Weak quakes hit along county line
A pair of earthquakes hit early Monday along the county line east of Marion, but their magnitude was too weak to cause damage or to be felt by most people.
Both were centered half a mile north of 220th Rd. and half to a full mile east of Clover Rd.
The first struck at 5:02 a.m. and measured 2.5 on the Richter scale — the weakest magnitude typically felt by nearby residents.
The second struck six minutes later and measured slightly less powerful at magnitude 2.4.
They were the second and third earthquakes registered this month in the county. A previous quake, measuring 2.1, hit at 3:17 a.m. April 3. It was centered near 310th and Old Mill Rds.
So far this year, the county has experienced seven other earthquakes, none more powerful than this week’s.
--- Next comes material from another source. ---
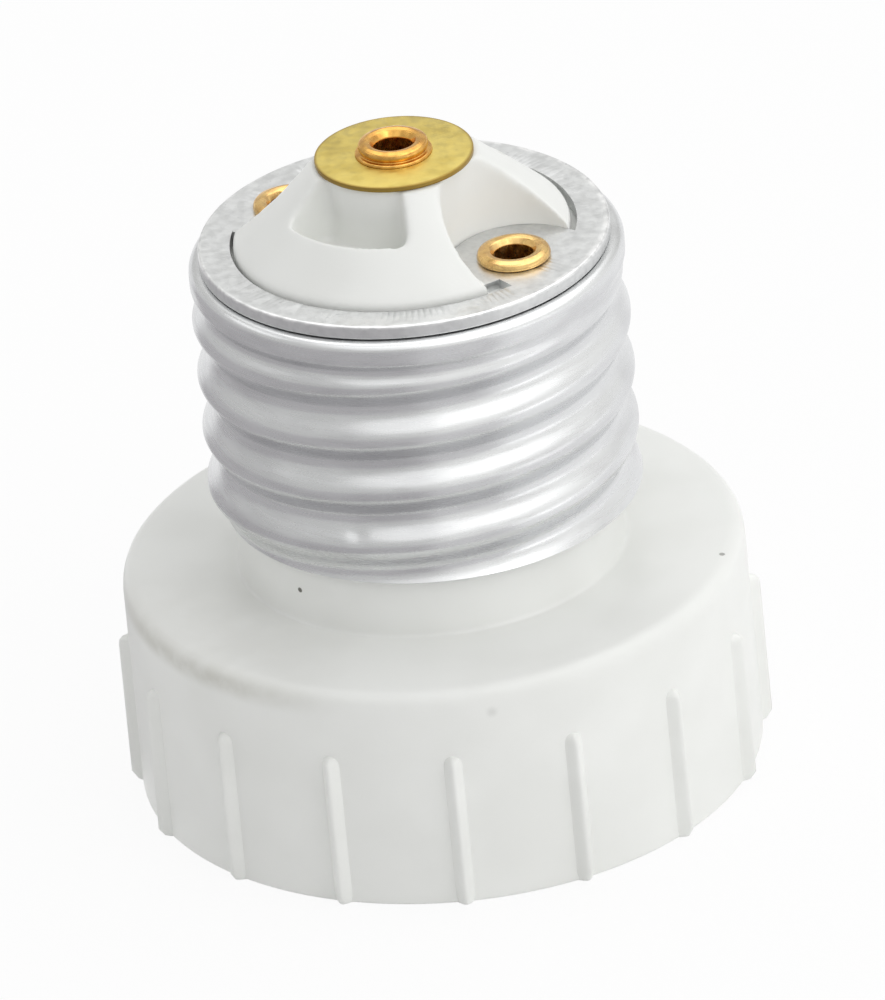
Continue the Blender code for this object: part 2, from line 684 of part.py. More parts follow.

Most have been near where Monday’s quakes were located. Four other quakes also have registered since Jan. 1 less than a mile east of there in Chase County.
Experts at Kansas Geological Survey, which has seismic monitoring equipment throughout the county, say the quakes are attributable not to oil well drilling, as stronger quakes in Oklahoma are, but to geological forces related to formation of the Flint Hills.
The western edge of what’s known as the Nemaha uplift skirts along the eastern part of the county from near Burdick to near Peabody and continues on, running north and south, across the state.
To date, no quakes in Marion County have ever reached magnitude 3. That’s the level at which visible shaking of objects occurs.
Each increment of one on the scale represents a tenfold increase in ground movement, so Monday’s 2.5-magnitude quake was one-fifth as powerful as one that might have shaken objects.
Quakes causing significant damage typically measure at least 5.5 on the scale. That’s 1,000 times more powerful that the quakes that struck here Monday.
Marion County’s quakes generally occur when harder rock such as granite, well beneath the limestone common in the area, cracks.
Rather than be felt, some quakes along the uplift are heard, sounding somewhat like a thunder clap or an explosion. The sound is literally that of rock breaking.
Although no area is safe from earthquakes, scientists generally agree that the Nemaha uplift poses little to no danger to county residents but remains an interesting geological phenomenon.